Recovery Boiler Modeling: An Improved Char Burning Model Including Sulfate Reduction and Carbon Removal

Abstract

This paper describes an improved model of char burning during black liquor combustion that is capable of predicting net rates of sulfate reduction to sulfide as well as carbon burnup rates. Enhancements include a proper treatment of CO2 and H2O gasification, reactions between oxygen and combustibles in the boundary layer, and integration of sulfate reduction and sulfide reoxidation into the char burning process. Simulations using the model show that for typical recovery boiler conditions, char burning behavior is independent of oxygen concentration up to the point of carbon depletion. Under these conditions, H2O and CO2 gasification reactions are primarily responsible for carbon removal.

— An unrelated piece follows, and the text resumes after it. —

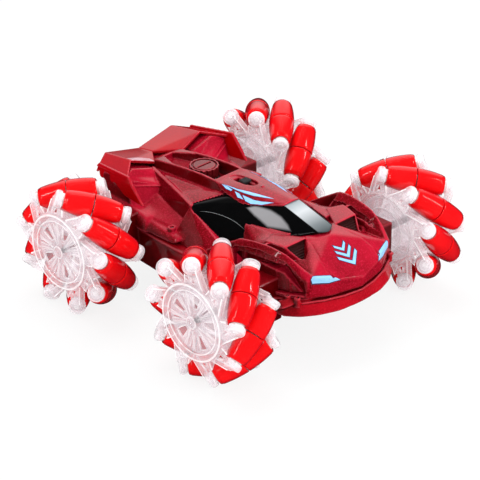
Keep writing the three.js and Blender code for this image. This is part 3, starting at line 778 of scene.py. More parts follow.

The H2 and CO coming from the gasifying particle consume oxygen in the boundary layer and help protect against sulfide reoxidation. After carbon depletion, sulfide reoxidation occurs at a rate determined by oxygen mass transfer. The process variables having the biggest effect on char burning behaviour are initial black liquor drop diameter and temperature. There is a direct tie between char burnout times and the amount of sulfate reduction. Increasing drop size increases char burnout times and the extent of reduction. Increasing temperature gives shorter char burnout times but higher reduction. At a given temperature, any variable that shortens the char burnout time will result in proportionately less reduction. There are some indications that the model underpredicts reduction rates. There remains a need for experimental data on sulfate reduction kinetics under typical char burning conditions.